WRITTEN INSTRUCTION. Only lines holding the string "handed" are wanted; copy each one from the material.

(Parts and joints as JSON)
-- begin --

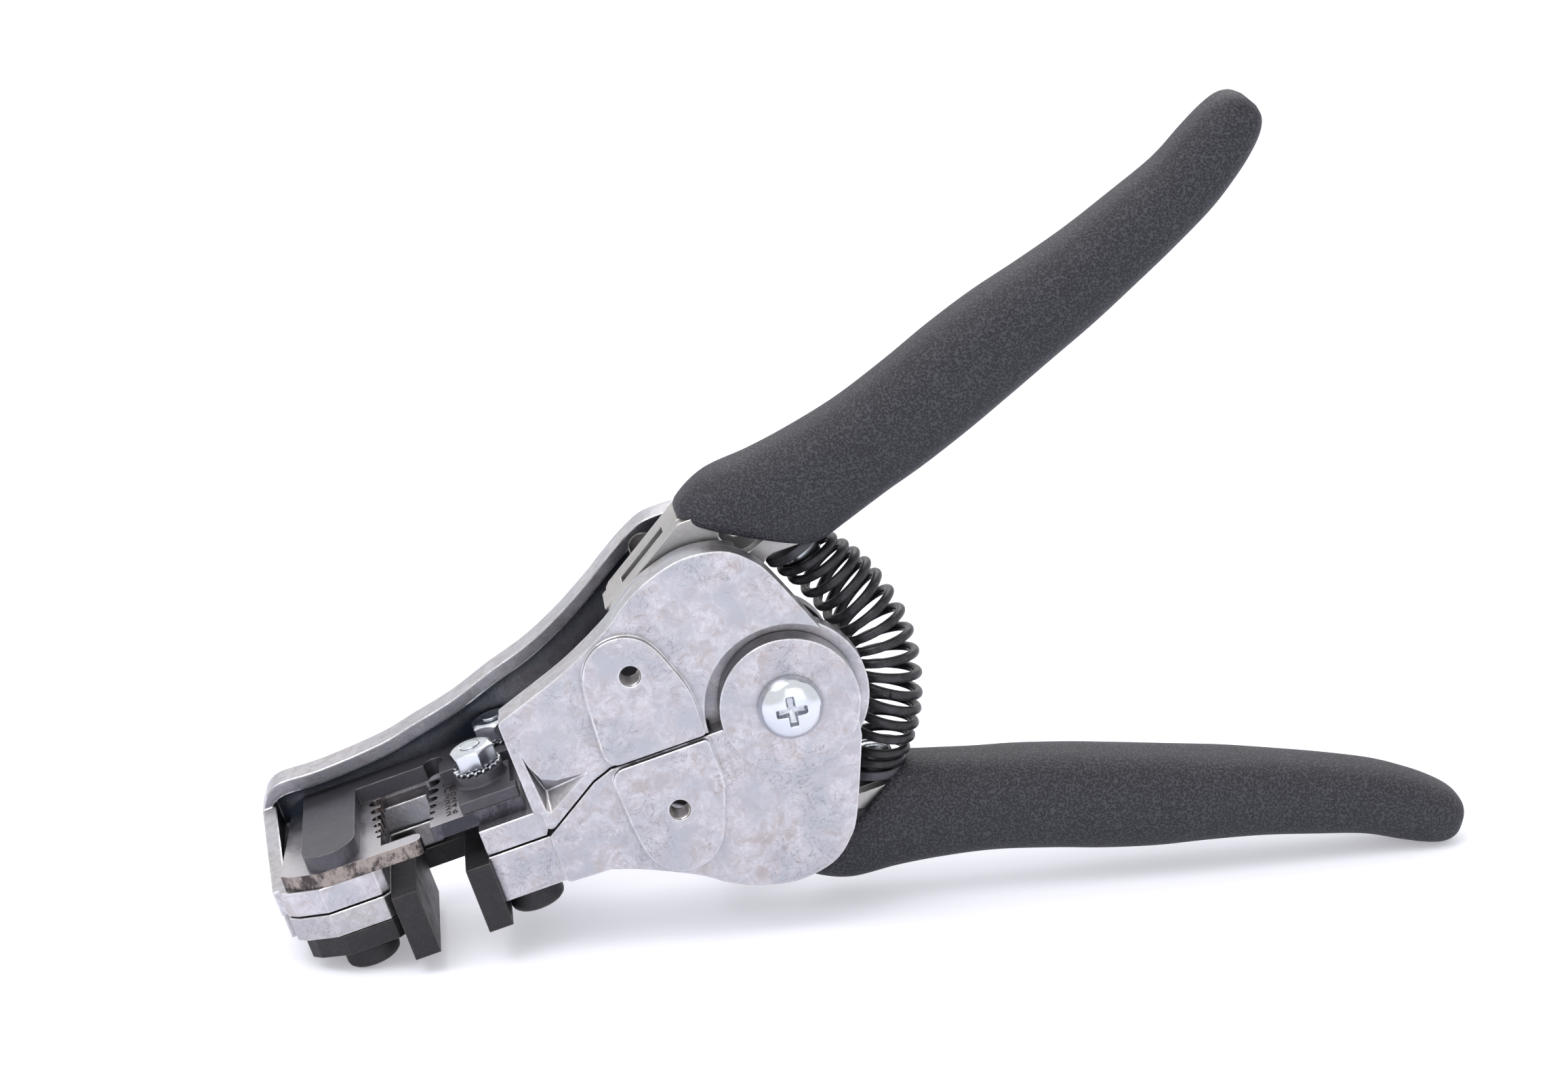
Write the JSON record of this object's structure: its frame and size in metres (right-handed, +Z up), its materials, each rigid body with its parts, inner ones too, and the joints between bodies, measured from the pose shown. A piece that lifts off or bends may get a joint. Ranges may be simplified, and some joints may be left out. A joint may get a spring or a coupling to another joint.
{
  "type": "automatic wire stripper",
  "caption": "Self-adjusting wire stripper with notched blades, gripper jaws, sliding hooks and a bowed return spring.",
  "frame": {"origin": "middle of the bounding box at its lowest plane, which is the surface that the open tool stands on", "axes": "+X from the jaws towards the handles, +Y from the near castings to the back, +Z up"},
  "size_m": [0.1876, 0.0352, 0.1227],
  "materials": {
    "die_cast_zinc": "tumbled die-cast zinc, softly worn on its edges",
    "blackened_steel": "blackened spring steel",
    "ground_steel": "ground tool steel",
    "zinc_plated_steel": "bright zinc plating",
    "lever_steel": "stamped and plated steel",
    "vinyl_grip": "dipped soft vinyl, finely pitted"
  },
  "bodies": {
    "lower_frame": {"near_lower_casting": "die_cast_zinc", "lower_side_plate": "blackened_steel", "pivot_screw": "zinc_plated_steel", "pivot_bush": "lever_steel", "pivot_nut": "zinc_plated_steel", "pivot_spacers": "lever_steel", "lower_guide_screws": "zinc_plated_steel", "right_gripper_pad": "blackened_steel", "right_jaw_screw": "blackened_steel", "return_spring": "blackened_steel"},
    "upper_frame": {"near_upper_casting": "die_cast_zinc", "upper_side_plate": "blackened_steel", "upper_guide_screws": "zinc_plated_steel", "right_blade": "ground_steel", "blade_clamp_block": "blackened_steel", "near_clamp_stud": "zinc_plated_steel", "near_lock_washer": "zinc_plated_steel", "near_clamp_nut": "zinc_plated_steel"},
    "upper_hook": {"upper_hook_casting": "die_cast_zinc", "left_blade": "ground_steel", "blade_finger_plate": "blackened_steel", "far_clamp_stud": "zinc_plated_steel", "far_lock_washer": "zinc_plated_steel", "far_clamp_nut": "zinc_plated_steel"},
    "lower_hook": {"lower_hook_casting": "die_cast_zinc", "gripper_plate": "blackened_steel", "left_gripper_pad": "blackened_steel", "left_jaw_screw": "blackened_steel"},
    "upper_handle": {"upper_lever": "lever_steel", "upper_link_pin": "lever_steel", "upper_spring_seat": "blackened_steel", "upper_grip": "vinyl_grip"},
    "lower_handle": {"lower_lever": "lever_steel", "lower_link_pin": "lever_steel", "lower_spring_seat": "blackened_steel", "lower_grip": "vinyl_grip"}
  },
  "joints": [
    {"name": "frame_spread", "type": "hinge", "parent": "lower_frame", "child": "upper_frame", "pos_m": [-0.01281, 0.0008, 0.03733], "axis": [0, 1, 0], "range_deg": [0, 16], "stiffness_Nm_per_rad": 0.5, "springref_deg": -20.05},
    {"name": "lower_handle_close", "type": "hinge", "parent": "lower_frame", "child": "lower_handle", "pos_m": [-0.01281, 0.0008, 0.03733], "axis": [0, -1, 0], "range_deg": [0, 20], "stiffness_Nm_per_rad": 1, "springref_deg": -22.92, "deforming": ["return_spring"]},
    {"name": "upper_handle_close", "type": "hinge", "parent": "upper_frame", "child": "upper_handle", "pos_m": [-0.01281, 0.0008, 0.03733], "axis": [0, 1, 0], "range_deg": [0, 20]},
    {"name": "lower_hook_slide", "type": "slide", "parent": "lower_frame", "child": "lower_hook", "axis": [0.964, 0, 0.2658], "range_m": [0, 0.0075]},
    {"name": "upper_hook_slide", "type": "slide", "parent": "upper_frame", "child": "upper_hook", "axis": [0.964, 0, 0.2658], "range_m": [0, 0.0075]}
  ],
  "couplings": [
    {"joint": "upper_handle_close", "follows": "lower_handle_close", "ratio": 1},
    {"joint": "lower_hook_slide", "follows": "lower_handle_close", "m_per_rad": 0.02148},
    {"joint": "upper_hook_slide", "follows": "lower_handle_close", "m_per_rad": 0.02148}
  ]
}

-- end --
-- begin --

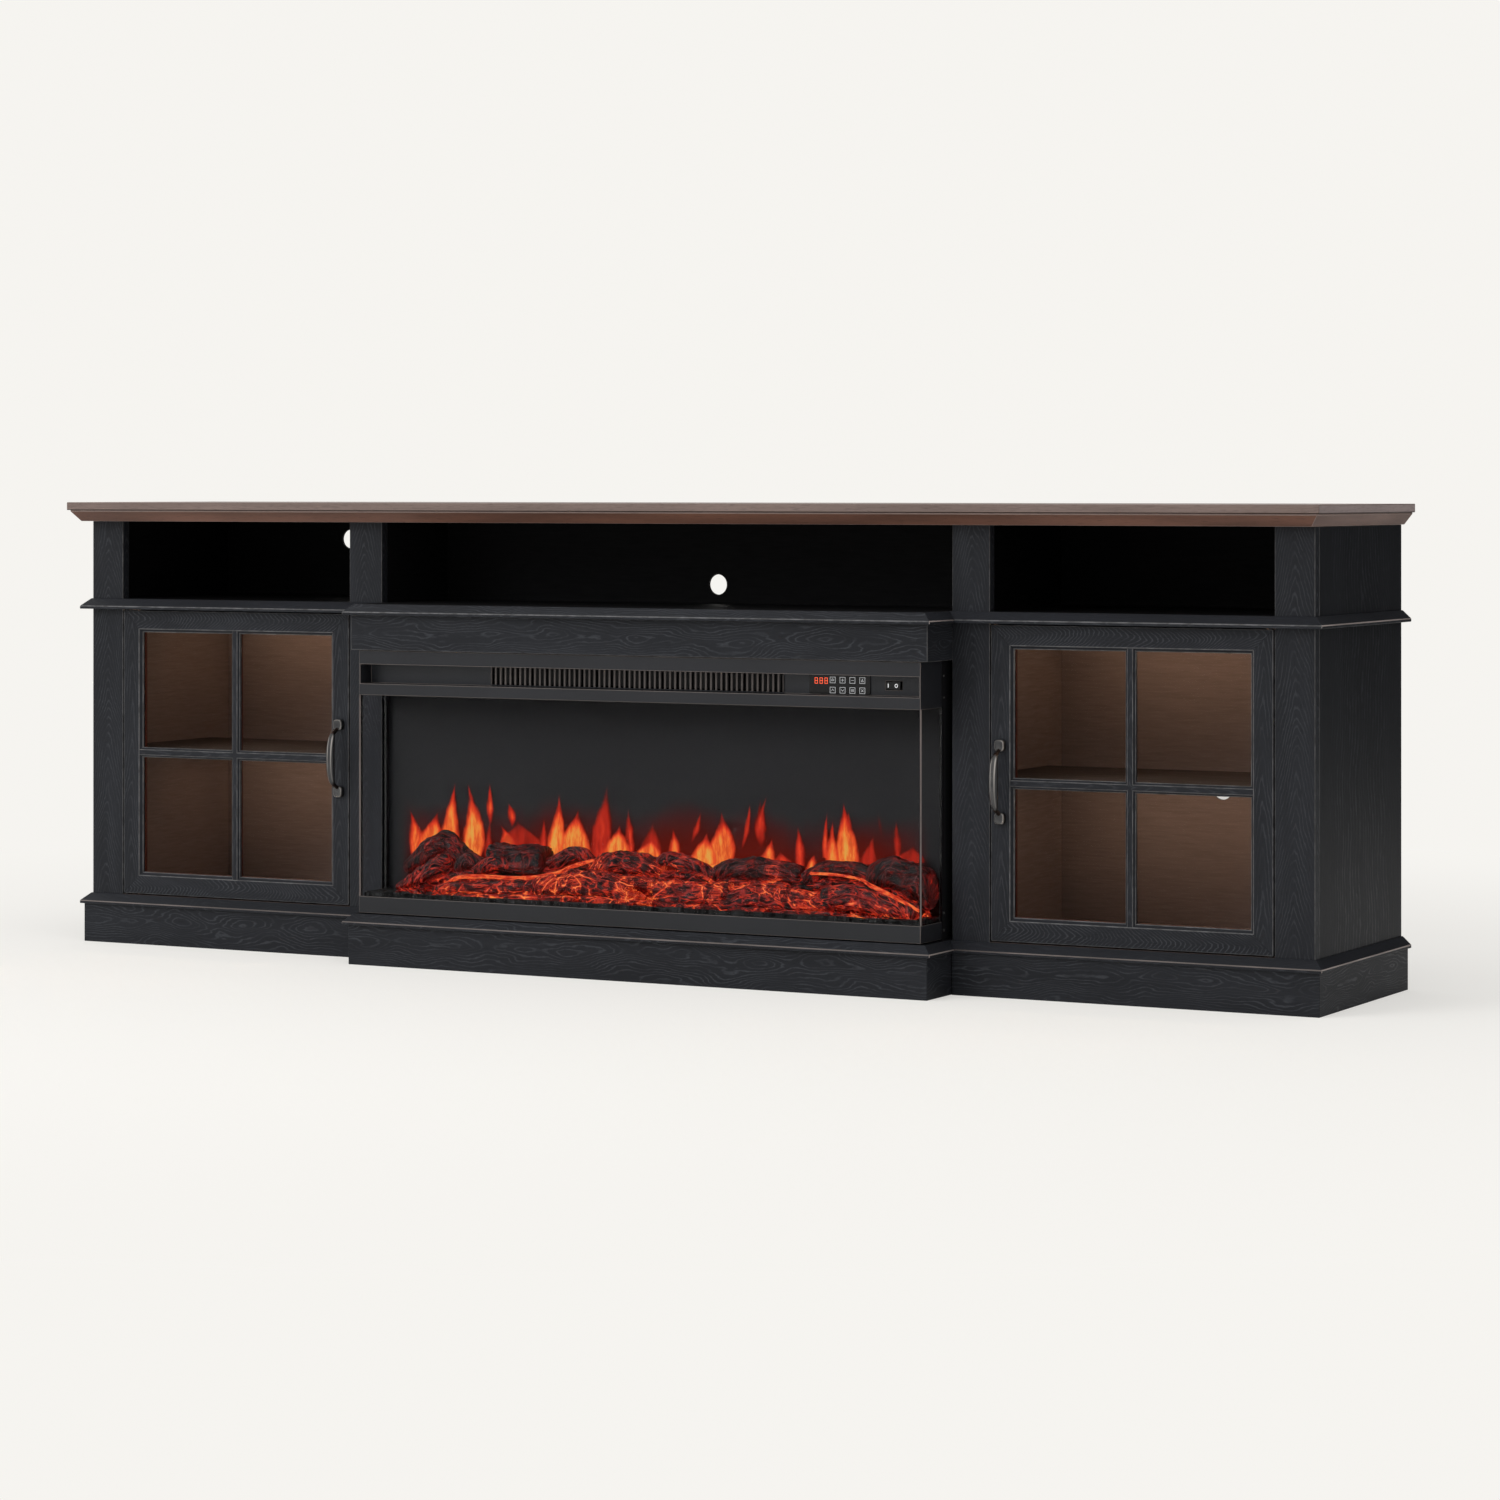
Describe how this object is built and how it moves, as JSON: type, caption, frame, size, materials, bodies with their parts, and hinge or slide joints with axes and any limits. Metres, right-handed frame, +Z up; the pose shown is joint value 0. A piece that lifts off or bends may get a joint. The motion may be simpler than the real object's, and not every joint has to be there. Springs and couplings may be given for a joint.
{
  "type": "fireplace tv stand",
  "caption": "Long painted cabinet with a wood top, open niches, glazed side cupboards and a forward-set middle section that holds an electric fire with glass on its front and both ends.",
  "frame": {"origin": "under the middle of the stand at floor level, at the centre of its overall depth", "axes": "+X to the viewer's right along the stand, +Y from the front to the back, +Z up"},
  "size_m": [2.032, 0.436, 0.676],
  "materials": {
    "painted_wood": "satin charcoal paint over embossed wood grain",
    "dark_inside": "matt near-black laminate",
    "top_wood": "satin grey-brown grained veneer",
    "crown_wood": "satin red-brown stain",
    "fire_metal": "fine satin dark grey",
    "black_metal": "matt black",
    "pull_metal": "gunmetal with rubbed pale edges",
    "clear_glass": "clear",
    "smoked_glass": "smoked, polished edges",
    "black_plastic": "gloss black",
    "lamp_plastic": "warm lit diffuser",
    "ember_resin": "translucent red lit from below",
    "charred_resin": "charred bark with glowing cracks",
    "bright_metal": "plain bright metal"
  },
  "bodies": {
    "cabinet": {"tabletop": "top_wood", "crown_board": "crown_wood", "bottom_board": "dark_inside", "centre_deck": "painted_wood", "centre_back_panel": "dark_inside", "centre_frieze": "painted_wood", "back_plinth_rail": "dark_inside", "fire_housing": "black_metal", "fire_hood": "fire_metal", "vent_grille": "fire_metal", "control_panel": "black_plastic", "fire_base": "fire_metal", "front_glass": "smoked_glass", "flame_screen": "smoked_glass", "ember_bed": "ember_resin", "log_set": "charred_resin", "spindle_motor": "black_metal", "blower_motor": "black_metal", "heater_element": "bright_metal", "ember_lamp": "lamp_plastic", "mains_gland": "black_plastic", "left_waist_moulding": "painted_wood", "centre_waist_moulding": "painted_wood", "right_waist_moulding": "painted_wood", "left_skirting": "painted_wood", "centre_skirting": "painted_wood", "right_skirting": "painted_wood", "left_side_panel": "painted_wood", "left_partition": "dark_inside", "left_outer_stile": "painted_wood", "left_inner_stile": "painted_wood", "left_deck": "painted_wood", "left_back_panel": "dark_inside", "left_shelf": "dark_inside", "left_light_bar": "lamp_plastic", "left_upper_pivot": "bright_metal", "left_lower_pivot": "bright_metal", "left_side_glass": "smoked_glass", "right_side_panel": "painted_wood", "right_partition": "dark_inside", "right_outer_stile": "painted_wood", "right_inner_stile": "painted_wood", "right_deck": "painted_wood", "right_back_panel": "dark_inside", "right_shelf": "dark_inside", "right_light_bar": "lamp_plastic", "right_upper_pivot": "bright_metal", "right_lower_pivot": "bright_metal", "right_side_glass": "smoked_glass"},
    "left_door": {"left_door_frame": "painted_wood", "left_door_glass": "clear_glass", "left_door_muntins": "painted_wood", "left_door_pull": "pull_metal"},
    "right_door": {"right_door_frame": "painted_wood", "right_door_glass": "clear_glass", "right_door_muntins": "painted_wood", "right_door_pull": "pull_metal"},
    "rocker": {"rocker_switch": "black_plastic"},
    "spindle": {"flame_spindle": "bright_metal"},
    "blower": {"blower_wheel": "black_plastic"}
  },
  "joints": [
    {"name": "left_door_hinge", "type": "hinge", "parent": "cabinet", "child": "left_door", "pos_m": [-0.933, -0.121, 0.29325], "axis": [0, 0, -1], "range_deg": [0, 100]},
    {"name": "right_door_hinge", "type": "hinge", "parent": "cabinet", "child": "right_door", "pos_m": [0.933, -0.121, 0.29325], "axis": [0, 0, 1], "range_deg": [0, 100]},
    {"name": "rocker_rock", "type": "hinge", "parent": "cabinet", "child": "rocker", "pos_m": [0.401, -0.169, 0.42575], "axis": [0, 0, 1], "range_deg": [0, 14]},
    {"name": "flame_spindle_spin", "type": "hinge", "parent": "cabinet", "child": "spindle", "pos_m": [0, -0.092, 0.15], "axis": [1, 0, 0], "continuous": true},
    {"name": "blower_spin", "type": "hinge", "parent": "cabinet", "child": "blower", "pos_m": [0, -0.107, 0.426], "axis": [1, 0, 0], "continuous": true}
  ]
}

-- end --

TASK RESPONSE.
Write the JSON record of this object's structure: its frame and size in metres (right-handed, +Z up), its materials, each rigid body with its parts, inner ones too, and the joints between bodies, measured from the pose shown. A piece that lifts off or bends may get a joint. Ranges may be simplified, and some joints may be left out. A joint may get a spring or a coupling to another joint.
Describe how this object is built and how it moves, as JSON: type, caption, frame, size, materials, bodies with their parts, and hinge or slide joints with axes and any limits. Metres, right-handed frame, +Z up; the pose shown is joint value 0. A piece that lifts off or bends may get a joint. The motion may be simpler than the real object's, and not every joint has to be there. Springs and couplings may be given for a joint.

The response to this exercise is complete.